The Global Data Warehouse Team (GDW) powers analytics for many of Uber’s businesses. Want to know how many users joined Uber as Riders and subsequently decided to become Drivers on our platform? The Global Data Warehouse team maintains the data objects which answer this question. Need to analyze how the wait times shown in the Rider app correlate with Rider and Driver ratings? We have the data at the ready. We model tables and build data pipelines for the core of our business including Driver, Rider and Trip analytics. We collaborate with teams including Eats, Fraud, Ops, Finance, and Marketing to support domain specific needs. We ingest truly massive volumes of data generated from our globally distributed users and structure this data in an analytics-friendly way while guaranteeing highest fidelity of historical data and low latency - questions at Uber don’t wait for an answer for a very long time.
As a Senior Software Engineer in Data 1 at Uber you will play a leading role in scaling the global data warehouse to power analytics for teams across Uber. You are a self-starter with extensive industrial experience in SQL, Data Modeling, and ETL pipeline design. You have deep experience implementing ETL pipelines in Hive or another MPP database architecture. You are comfortable with Spark and Presto having used one or both frequently to process very large volumes of data. You possess at least a working knowledge on a platform for streaming analytics. You are comfortable coding in Python, Java, or Scala. You have demonstrated strong competency in reliably operating 100s of ETL pipelines with adherence to strict SLAs and quickly root-causing and correcting complex data problems. Peers describe you as the go-to person for the most challenging data ingestion and modeling problems. You actively mentor junior team members and attract others inside and outside your company to join your team. Detail-orientation, thoroughly tested code, and great documentation are the hallmarks of your work but you excel equally well at explaining concepts in “big picture” terms to a less technical audience. If this describes you and you tick off the boxes below, we would love to hear from you.

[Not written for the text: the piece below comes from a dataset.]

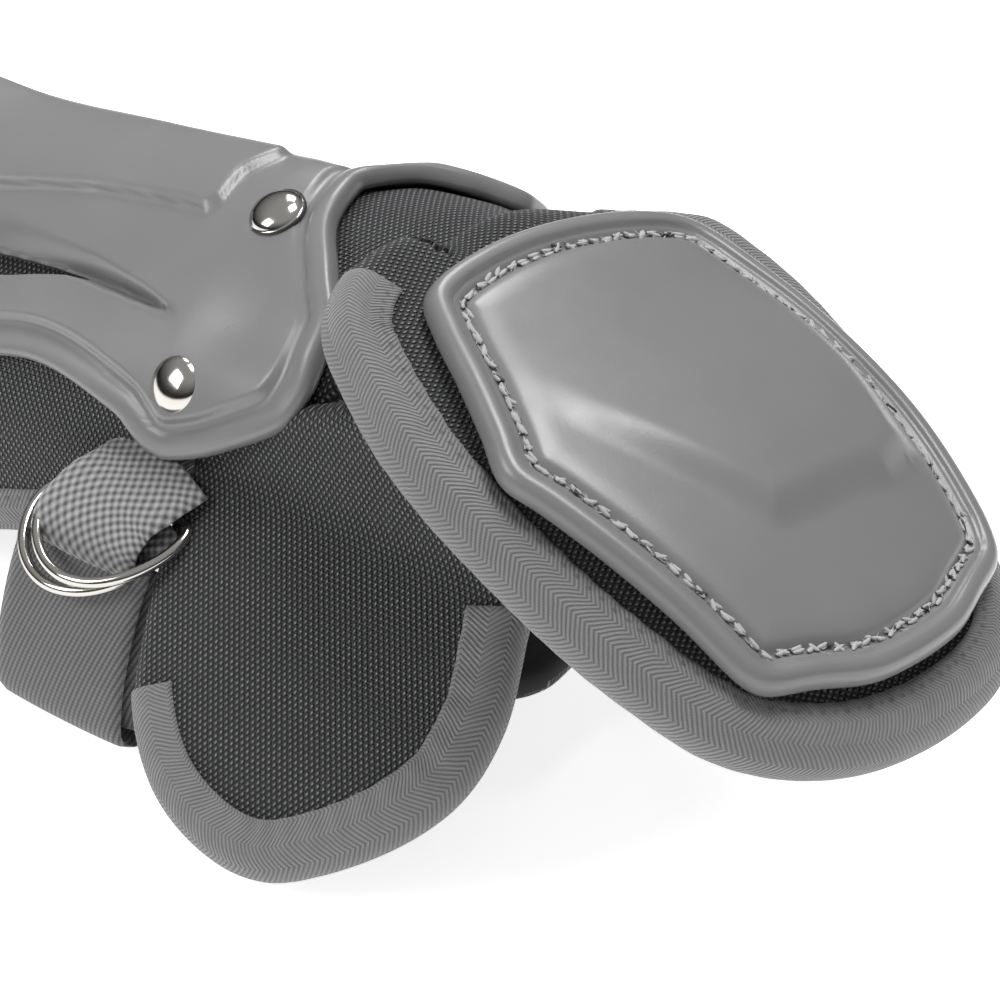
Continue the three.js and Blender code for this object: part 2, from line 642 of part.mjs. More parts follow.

- 5+ years expertise creating and evolving dimensional data models & schema designs to structure data for business-relevant analytics.
- 5+ years hands-on experience using SQL to build and deploy production-quality ETL pipelines.
- 3+ years experience ingesting and transforming structured and unstructured data from internal and third party sources into dimensional models.
- 3+ years experience writing and deploying Python, Scala, or Java code.
- 3+ years hands-on experience using Hadoop, Hive, Vertica or another MPP database system like AWS Redshift or Teradata.
- 2+ years experience building and operating realtime streaming data pipelines using Spark Streaming, or Flink
- Track record of successful partnerships with product and engineering teams resulting in on-time delivery of impactful data products.
- Demonstrated ability to think strategically about business, product, and technical challenges and implement data solutions which scale to meet future needs.
- Experience developing scripts and tools to enable faster data consumption.
- In-depth understanding of with Kimball’s data warehouse lifecycle.
- Extensive experience with real-time data ingestion and stream processing.
- Demonstrated familiarity with industry-leading Big Data ETL practices.